Democratic and civil society actors may then choose to focus on raising awareness of the nature of catastrophic damage in order to motivate action on climate treaty. Quantifying uncertainty about the catastrophic impacts of excess climate variability is essential for reducing impediments and thresholds of ambiguity in diplomatic patterns of action during multi-lateral treaty efforts. At any time a shock of economic and national security nature may disturb the equilibrium and fragility of the global system of international relations. Such an occurrence will create a cascade of problems in social dynamics among political actors feeling nervous and demotivated to make progress in climate treaty negotiations. Thus democratic representatives and civil society groups are tasked to use their influence to guard and insure against attempts of unfavorable political linkage to contentious issues, which may derail the negotiation process. Yet searching for a perfect accomplishment by deeply engaged actors may be unreasonable.
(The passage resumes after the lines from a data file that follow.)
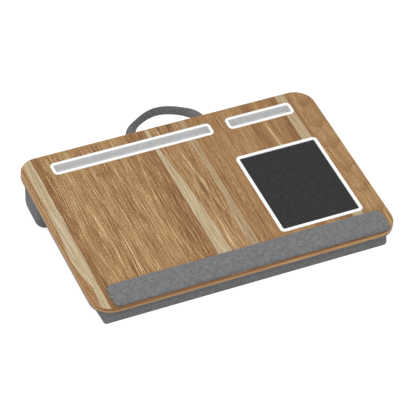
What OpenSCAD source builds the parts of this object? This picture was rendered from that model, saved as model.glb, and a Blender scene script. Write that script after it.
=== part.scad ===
// Cushioned lap desk: a wood-grain board with a tablet slot, a phone slot, a framed mouse pad
// and a wrist rest, carried on two fabric bolsters that slope it down towards the user.
// Millimetres, +Z up, +Y away from the user. The origin is on the floor, under the middle of
// the desk and its handle. The board and all that is fixed to it are drawn flat, with X from
// the board's middle, Y from its front edge and Z = 0 on its top, and on_slope() tilts them.

/* [Board] */
// Width of the board, left to right
board_w = 600; // [560:5:700]
// Depth of the board, front to back
board_d = 400; // [370:5:480]
// Radius of the board's corners in plan
corner_r = 39; // [20:1:60]
// Thickness of the fibreboard core
core_t = 9; // [8:0.5:12]
// Thickness of the wood-grain laminate on the core
laminate_t = 0.4; // [0.3:0.1:0.8]
// Thickness of the balancing sheet under the core
backing_t = 0.2; // [0.2:0.1:0.6]
// Thickness of the edge band, measured outwards
band_t = 1.2; // [0.8:0.1:2]
// Radius on the edge band's two long edges
band_edge_r = 1; // [0.3:0.1:2]

/* [Stand] */
// Slope of the board towards the user, in degrees
tilt = 8; // [6:0.5:10]
// Height of the board's top above the floor at its front edge
front_height = 41; // [38:1:55]

/* [Slots] */
// Clear width of both slots, front to back
slot_w = 19.4; // [14:0.2:22]
// Depth of both slots below the board's top
slot_depth = 16; // [14:0.5:22]
// Clear length of the phone slot
phone_slot_l = 125.4; // [90:0.2:140]
// From the board's left edge to the lip of the tablet slot
tablet_margin = 58.4; // [40:0.2:80]
// From the board's right edge to the lip of the phone slot
phone_margin = 49.2; // [40:0.2:60]
// Between the lips of the two slots
slot_spacing = 31.2; // [20:0.2:45]
// From the board's back edge to the middle line of the slots
slot_setback = 40.6; // [36:0.2:44]
// Radius of the slots' inner corners
slot_corner_r = 3; // [2:0.5:4]
// Width of the slots' lips
slot_lip_w = 5.8; // [4:0.2:8]
// Wall and floor thickness of the moulded trays
tray_wall = 1.5; // [1:0.1:2]

/* [Moulded trim] */
// Height of the white lips above the board
lip_h = 1.2; // [0.8:0.1:2]
// Radius on the lips' top edges
lip_edge_r = 0.5; // [0.2:0.1:0.7]
// Gap round a moulded part in its cut-out
fit_gap = 0.3; // [0.2:0.05:0.5]
// Distance between two of the crush ribs that centre a tray in the board
rib_pitch = 42; // [25:1:60]

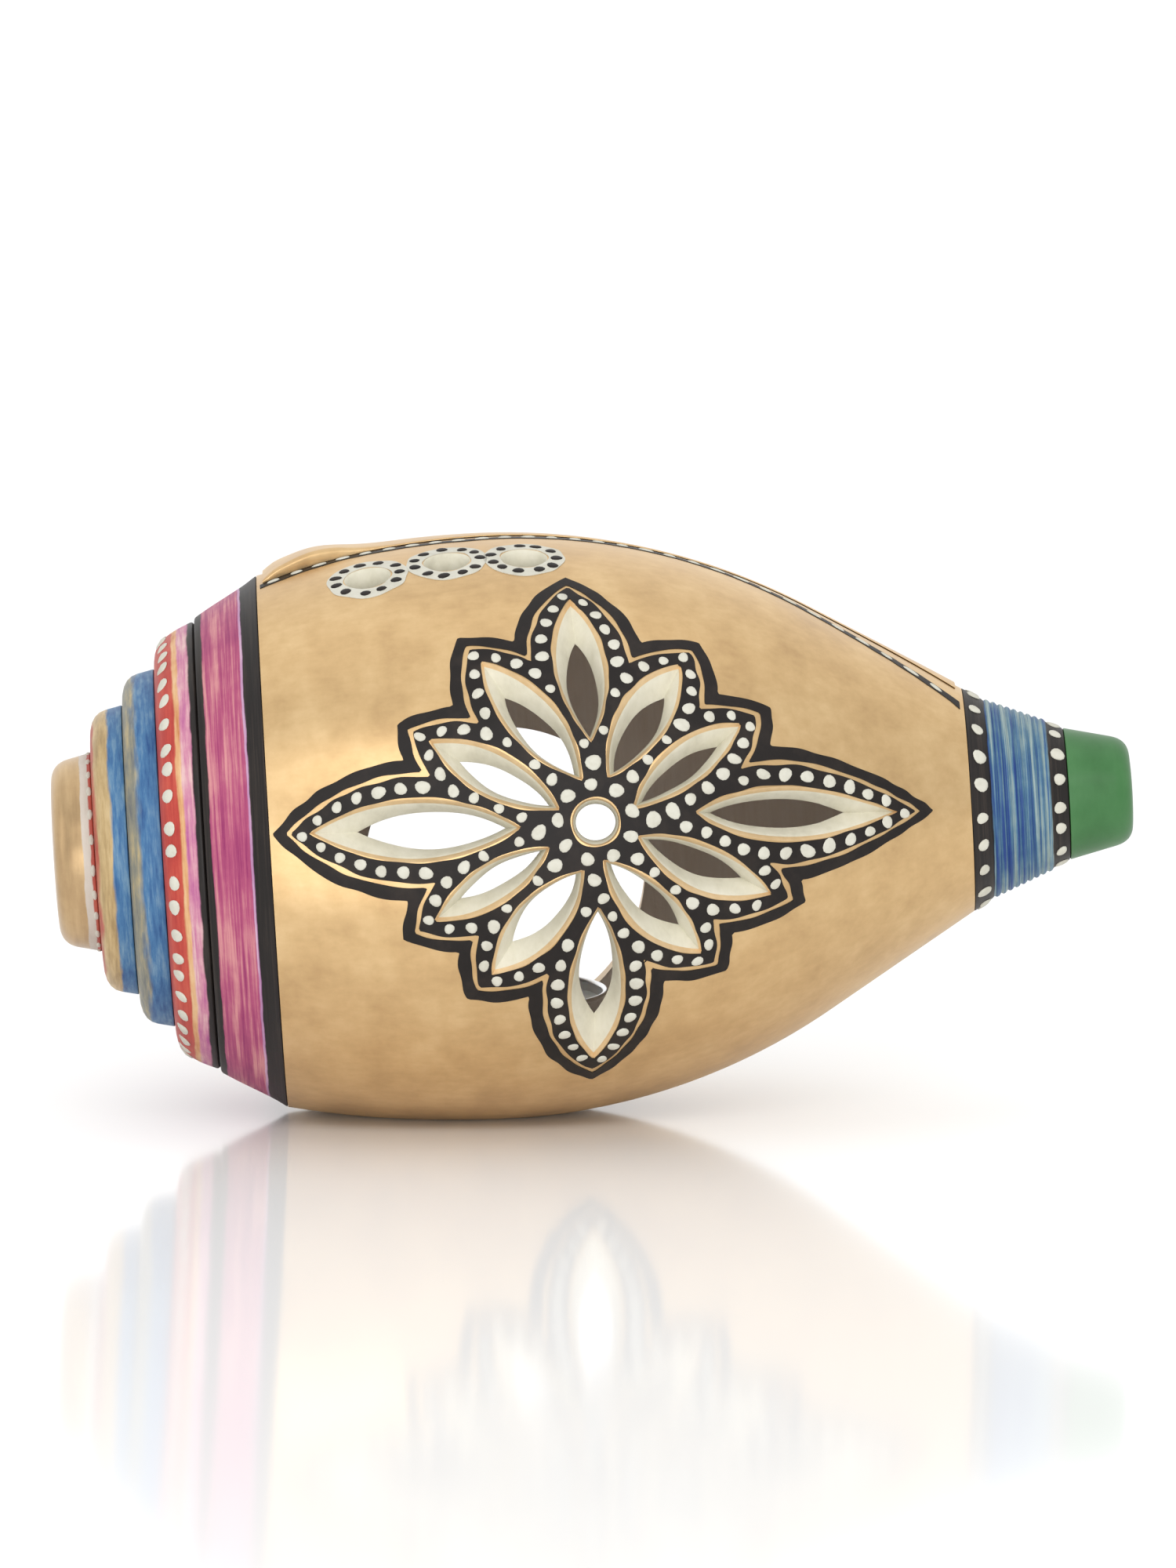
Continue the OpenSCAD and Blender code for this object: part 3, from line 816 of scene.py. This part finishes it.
# Places across the lip from its front edge, and the heights there where it is thick and thin.
stations = np.linspace(BODY_START + 1.1, BODY_END - 1.1, 120)
across = np.concatenate([[0, 0, 0.06, 0.22, 0.5, 0.9], np.linspace(1.6, ACROSS, 18)])
full = np.concatenate([[0, 0.35, 0.62, 0.82, 0.95, 1], np.ones(18)])
thin = np.concatenate([[0, 0.12, 0.22, 0.3, 0.35, 0.38], np.clip(0.38 + 0.62 * across[6:] / 11, 0, 1)])
points = []
for along in stations:
    radius = float(shell_r(along))
    start = float(lip_edge(along))
    width = (LIP_BACK - start) * radius
    stretched = EDGE_W + (across - EDGE_W) / (ACROSS - EDGE_W) * (width - EDGE_W)
    span = np.where(across < EDGE_W, across, stretched)
    fade = np.clip((width - span) / WIPED_W, 0, 1)
    flared = float(np.clip((-5 - along) / 10, 0, 1))
    heights = (flared * full + (1 - flared) * thin) * np.sin(fade * pi / 2)
    lift = LUTE + (float(lip_thickness(along)) - 0.25) * heights - 0.3 * (1 - fade) ** 2
    lift[0] = LUTE
    points.extend(place(np.full(len(span), along), start + span / radius, radius + lift))
    under = radius + np.array([-LUTE, 0.18])
    points.extend(place(np.full(2, along), np.array([LIP_BACK, start + 0.02]), under))
row = len(across) + 2
faces = []
for i in range(len(stations) - 1):
    faces.extend(band(i * row, (i + 1) * row, row))
faces.append(list(range(row)))
faces.append([(len(stations) - 1) * row + j for j in reversed(range(row))])
lip = shape("wiped_outer_lip", points, faces, [gold_paint])
smooth(lip, 50)
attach(lip, "shell")
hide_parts("outer_lip")

# ----------------------------------------
# Seam. A black line painted along the top with a row of small white dashes. It starts at the
# lip's edge and runs a little in front of it towards the neck.
# ----------------------------------------
SEAM_W = 2.1
SEAM_AHEAD = ((-14, 8, 60, 88), (0, 3.6, 6, 5))
DASH_STEP = 4.1


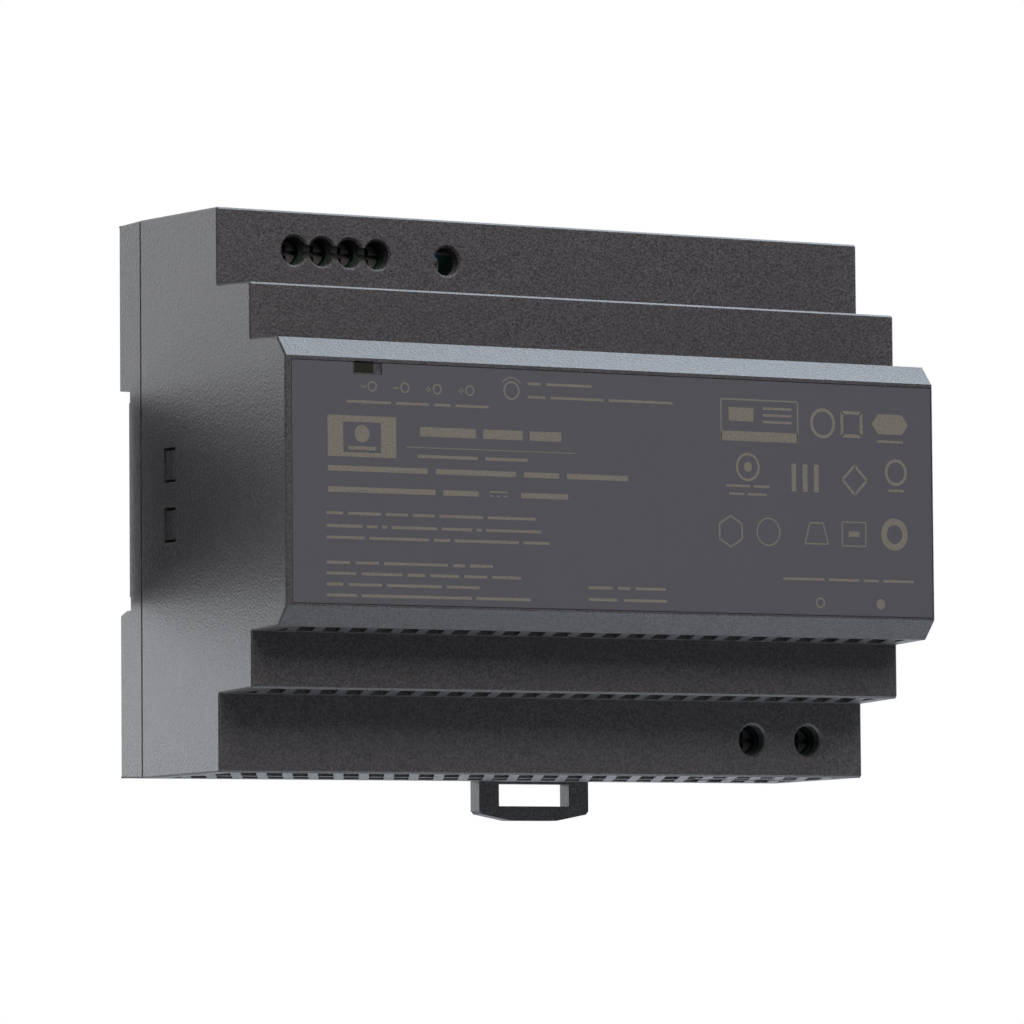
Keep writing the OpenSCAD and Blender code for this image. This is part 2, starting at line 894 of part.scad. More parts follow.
module heatsink_screws() {
    color(steel) {
        sink_screw(12, -24.2, -23.9);
        sink_screw(-25, -24.2, -23.9);
        sink_screw(-40, -24.2, -23.9);
        sink_screw(36, -23.5, -21.6);
    }
}

fuse_x = 22;
fuse_z = -37;

module fuse_tube() {
    color([0.8, 0.85, 0.88])
        translate([fuse_x, -13.2, fuse_z])
            rotate([0, 90, 0])
                difference() {
                    cylinder(r = 2.35, h = 19, center = true);
                    cylinder(r = 1.8, h = 20, center = true);
                }
}

module fuse_end_caps() {
    color(tin)
        for (a = [-1, 1])
            translate([fuse_x + a*8, -13.2, fuse_z]) {
                rotate([0, 90, 0])
                    difference() {
                        cylinder(r = 2.7, h = 5, center = true);
                        translate([0, 0, -a*0.6])
                            cylinder(r = 2.4, h = 5, center = true);
                    }
                box([-0.4, 0.4], [2.5, 4.55], [-0.8, 0.8]);
            }
}

module inrush_thermistor() {
    color([0.12, 0.3, 0.15])
        disc_part(4, -35.5, 5.4, 3.6);
}

module surge_varistor() {
    color([0.1, 0.25, 0.6])
        disc_part(-9, -35.5, 5, 3.4);
}

module isolation_capacitor() {
    color([0.2, 0.4, 0.75])
        disc_part(-2, 27, 4, 3);
}

// Small outline package with gull-wing leads along both sides.
module chip(x, z, w, h, t, n) {
    box([x - w/2, x + w/2], [pcb_front - t - 0.2, pcb_front - 0.2], [z - h/2, z + h/2]);
    pitch = w/n;
    for (i = [0 : n - 1])
        for (s = [-1, 1])
            translate([x + (i - (n - 1)/2)*pitch, pcb_front - 0.35, z + s*(h/2 + 0.4)])
                cube([0.5, 0.6, 1.4], center = true);
}

module controller_chip() {
    color(black)
        chip(-2, -18.5, 5, 4, 1.5, 4);
}

module optocoupler() {
    color(black)
        chip(-13.5, 29, 5, 6.4, 3.2, 2);
}

module output_choke_core() {
    color([0.75, 0.7, 0.3])
        translate([-40, -13.8, -10])
            rotate([90, 0, 0])
                rotate_extrude()
                    translate([4.6, -3.4]) square([4, 6.8]);
}

module output_choke_winding() {
    color(copper)
        translate([-40, -13.8, -10])
            rotate([90, 0, 0])
                ring_turns(4.6, 8.6, 3.4, 0.9, 0, 330, 20);
}

module output_capacitors() {
    color(black) {
        can(-22.5, -12.8, 6.1, -34);
        can(-22.5, 1, 6.1, -34);
        can(-22.5, 14.8, 6.1, -34);
        can(-37.2, 8.4, 6.1, -34);
    }
}

front_cover();
rear_base();
rail_latch();
latch_spring();
front_label();
light_pipe();
indicator_lamp();
circuit_board();
board_screws();
insulation_sheet();
dc_terminal_block();
dc_contacts();
dc_screw_1();
dc_screw_2();
dc_screw_3();
dc_screw_4();
dc_cage_1();
dc_cage_2();
dc_cage_3();
dc_cage_4();
ac_terminal_block();
ac_contacts();
ac_screw_1();
ac_screw_2();
ac_cage_1();
ac_cage_2();
trimmer_body();
trimmer_rotor();
bulk_capacitor_1();
bulk_capacitor_2();
transformer_core();
transformer_bobbin();
transformer_winding();
line_choke_core();
line_choke_base();
line_choke_windings();
line_filter_capacitor();
heatsink_primary();
heatsink_secondary();
switching_transistor();
output_rectifiers();
bridge_rectifier();
heatsink_screws();
fuse_tube();
fuse_end_caps();
inrush_thermistor();
surge_varistor();
isolation_capacitor();
controller_chip();
optocoupler();
output_choke_core();
output_choke_winding();
output_capacitors();
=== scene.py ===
import json
import math

import bmesh
import bpy
from mathutils import Euler, Matrix, Vector


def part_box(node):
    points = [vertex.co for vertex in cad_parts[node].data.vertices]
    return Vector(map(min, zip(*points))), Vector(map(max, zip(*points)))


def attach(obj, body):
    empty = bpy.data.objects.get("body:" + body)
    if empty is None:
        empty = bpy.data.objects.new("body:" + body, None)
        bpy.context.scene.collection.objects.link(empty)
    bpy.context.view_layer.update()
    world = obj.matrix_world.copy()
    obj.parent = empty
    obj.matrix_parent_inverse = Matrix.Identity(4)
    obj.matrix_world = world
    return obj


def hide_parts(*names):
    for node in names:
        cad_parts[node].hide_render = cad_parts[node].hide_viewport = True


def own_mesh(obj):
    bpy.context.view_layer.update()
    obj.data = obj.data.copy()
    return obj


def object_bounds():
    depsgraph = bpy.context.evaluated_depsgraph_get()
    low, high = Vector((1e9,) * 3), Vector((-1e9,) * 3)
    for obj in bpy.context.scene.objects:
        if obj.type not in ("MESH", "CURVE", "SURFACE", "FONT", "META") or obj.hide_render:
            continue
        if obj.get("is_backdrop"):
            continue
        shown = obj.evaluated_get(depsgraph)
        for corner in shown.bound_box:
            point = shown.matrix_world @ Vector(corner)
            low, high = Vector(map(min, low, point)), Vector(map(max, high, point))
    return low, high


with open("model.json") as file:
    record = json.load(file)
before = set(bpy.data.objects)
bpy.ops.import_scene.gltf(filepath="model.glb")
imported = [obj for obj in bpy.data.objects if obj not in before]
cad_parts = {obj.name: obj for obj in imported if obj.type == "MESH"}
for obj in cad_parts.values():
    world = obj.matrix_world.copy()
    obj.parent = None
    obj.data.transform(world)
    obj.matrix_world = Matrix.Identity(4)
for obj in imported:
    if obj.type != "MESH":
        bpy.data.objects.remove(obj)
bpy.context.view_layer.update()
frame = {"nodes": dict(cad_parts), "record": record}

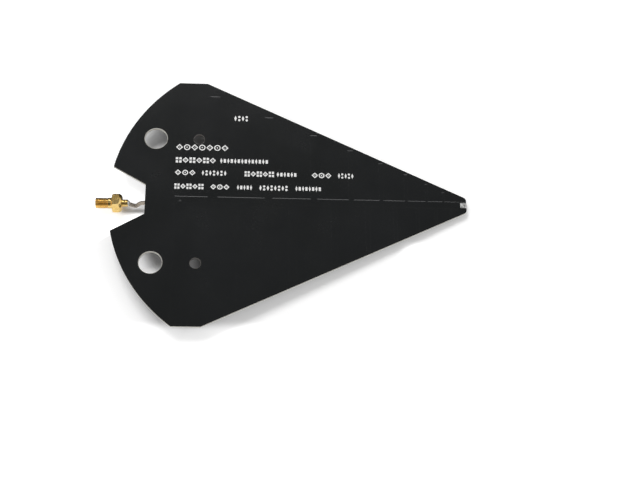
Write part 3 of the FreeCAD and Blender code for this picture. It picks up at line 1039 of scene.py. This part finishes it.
def table_material():
    """Pale table that keeps the antenna's shadow and shows white where nothing shades it."""
    painted_shade_under_board = (0.5, 0.5, 0.5)
    painted_dark_reflection = (0.1, 0.1, 0.1)

    shader = Shader("table")
    place = shader.parts_of(shader.place())
    x = shader.math("DIVIDE", place["X"], MM)
    y = shader.math("DIVIDE", place["Y"], MM)
    outside, to_arc = outside_board(shader, x, y)
    seen, glossy = shader.kinds_of_ray()

    pale = shader.ramp(shader.noise(60.0, 3.0), [(0.3, 0.9), (0.7, 0.92)])
    # Painted shade: the table's colour is darker well under the board
    pale = shader.mix(shader.eased(outside, -36.0, -24.0), painted_shade_under_board, pale)
    # Painted reflection: to glossy rays the table is darker on the far side of the boom, so gold mirrors
    # a darker table there
    beyond = shader.times(glossy, shader.eased(y, 0.0, 4.0))
    shader.feed("Base Color", shader.mix(beyond, pale, painted_dark_reflection))
    shader.set(Roughness=0.9, Specular_IOR_Level=0.0)

    seen_or_mirrored = shader.larger(seen, shader.minus(glossy, beyond))
    glow = shader.times(seen_or_mirrored, glow_all_round(shader, x, y, outside, to_arc))
    far = shader.times(shader.eased(outside, 60.0, 260.0), FAR_GLOW)
    open_light = shader.plus(far, glow_by_place(shader, x, y, to_arc))
    glow = shader.plus(glow, shader.times(seen, open_light))
    shader.set(Emission_Color=(1.0, 1.0, 1.0, 1.0))
    shader.feed("Emission Strength", shader.larger(glow, 0.0))
    return shader.material


def make_table():
    """Wide flat table just below the two places that the antenna lies on."""
    reach = 6000.0
    gap = 0.02
    points = []
    for x, y in ((-reach, -reach), (reach, -reach), (reach, reach), (-reach, reach)):
        points.append((x, y, REST_Z - gap - (REST_X - x) * math.tan(TABLE_TILT)))
    mesh = bpy.data.meshes.new("table")
    mesh.from_pydata([Vector(p) * MM for p in points], [], [(0, 1, 2, 3)])
    mesh.materials.append(table_material())
    table = bpy.data.objects.new("table", mesh)
    bpy.context.scene.collection.objects.link(table)


def make_world():
    """Soft studio, white to the camera. Mirrors see a room of their own, dim overhead."""
    # How bright a mirror finds the room, from behind the camera at nought to beyond the board at one
    room = [
        (0.0, 0.7),
        (0.05, 0.17),
        (0.2, 0.05),
        (0.3, 0.07),
        (0.39, 0.44),
        (0.5, 0.44),
        (0.66, 0.2),
        (1.0, 0.16),
    ]
    world = bpy.data.worlds.new("studio")
    world.use_nodes = True
    sky = Nodes(world.node_tree)
    way = sky.parts_of(sky.add("TexCoord").outputs["Generated"])
    diffused = sky.ramp(way["Z"], [(0.0, 0.98), (0.45, 0.8), (0.78, 0.28), (1.0, 0.24)])
    overhead = sky.ramp(sky.math("MULTIPLY_ADD", way["Y"], 0.5, 0.5), room)
    sides = sky.ramp(sky.absolute(way["X"]), [(0.4, 0.0), (0.8, 0.6)])
    seen, glossy = sky.kinds_of_ray()
    colour = sky.mix(glossy, diffused, sky.plus(overhead, sides))
    white = (1.0, 1.0, 1.0)
    sky.link(sky.mix(seen, colour, white), world.node_tree.nodes["Background"], "Color")
    bpy.context.scene.world = world


# Lamps, in metres and watts
LAMP_TARGET = Vector((0.05, 0.0, 0.0))
LAMP_DISTANCE = 1.5


def add_softbox(name, azimuth, elevation, size, power):
    """Area lamp that looks at the middle of the board. Azimuth turns from +X towards +Y."""
    data = bpy.data.lights.new(name, "AREA")
    data.shape = "RECTANGLE"
    data.size, data.size_y = size
    data.energy = power
    turn = math.radians(azimuth)
    rise = math.radians(elevation)
    level = math.cos(rise)
    way = Vector((math.cos(turn) * level, math.sin(turn) * level, math.sin(rise)))
    lamp = bpy.data.objects.new(name, data)
    lamp.location = LAMP_TARGET + way * LAMP_DISTANCE
    lamp.rotation_mode = "QUATERNION"
    lamp.rotation_quaternion = way.to_track_quat("Z", "Y")
    bpy.context.scene.collection.objects.link(lamp)
    return lamp


def light_only(lamp, group_name, pieces):
    """Lets a lamp light no other pieces than these."""
    group = bpy.data.collections.new(group_name)
    for piece in pieces:
        group.objects.link(piece)
    lamp.light_linking.receiver_collection = group


def add_lamps():
    """Key light, a glint along the arms' shoulders on the mask, and a sheen on gold and solder."""
    key = add_softbox("key", 122.0, 55.0, (0.8, 0.6), 12.4)
    key.visible_glossy = False
    glint = add_softbox("glint", 95.0, 37.0, (1.0, 0.5), 9.0)
    masked = [bpy.data.objects[name] for name in ("top_array", "bottom_array", "link_heads")]
    light_only(glint, "masked_faces", [*masked, NODES["circuit_board"]])
    sheen = add_softbox("sheen", 98.0, 50.0, (1.0, 0.14), 3.4)
    bright = [bpy.data.objects[name] for name in ("jack_body_turned", "tip_solder_pad")]
    light_only(sheen, "bright_metal", bright)


def give(node, material):
    """Puts a material on a carried over solid."""
    solid = NODES[node]
    if not solid.material_slots:
        solid.data.materials.append(material)
    for slot in solid.material_slots:
        slot.link = "OBJECT"
        slot.material = material


def make_antenna():
    """Materials on the solids that stay, and the pieces that replace the others."""
    masked_copper = masked_copper_material()
    solder = solder_material()
    gold = gold_material("gold_plate", (0.94, 0.68, 0.27), (0.82, 0.54, 0.17), 3200.0)
    contact_gold = gold_material("gold_contact", (1.0, 0.77, 0.38), (0.9, 0.62, 0.26), 4200.0)
    white = dielectric_material()

    give("circuit_board", board_material())
    give("jack_insulator", white)
    give("jack_contact", contact_gold)
    give("jack_solder_joint", solder)

    make_array("top_array", "top_copper", -1, TOP_ARRAY_END_X, BOARD_TOP, 1, masked_copper)
    make_array("bottom_array", "bottom_copper", 1, BOTTOM_ARRAY_END_X, 0.0, -1, masked_copper)
    make_print(print_material())
    make_tip_solder(solder)
    make_boom_saddles(solder)
    make_link_heads(masked_copper)
    make_cable(braid_material(), white, silver_wire_material())
    make_jack_body(gold)


add_camera()
make_antenna()
make_table()
make_world()
add_lamps()

scene = bpy.context.scene
scene.view_settings.view_transform = "Standard"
Equilibrium needs to be reached between two extreme views of negotiation – on one hand that all issues must be resolved at once in a large and fully binding international treaty, and on the other that very little can be achieved. As with other difficult and prolonged multi-lateral treaty making engagements the forces of urgency set the pace to great strides with ambitious milestones. While institutional inertia, vested interest, uncertainty and ambiguity of action and hence of outcomes always hold for gradual, measured and evolutionary progress. This general pattern of continuous realignment, retrenchment and disturbance in global treaty making renders progress slow and laborious. Then exploiting unique and contingent opportunities proves to be an effective course of action. Balanced solutions need to emerge, while negotiations move forward through the exchange of reasonable concessions. At the hour of making critical progress legitimacy itself for any negotiated and adopted binding solution can only come from embedding its political outcomes in the communal, regional and national objectives of the democratic processes.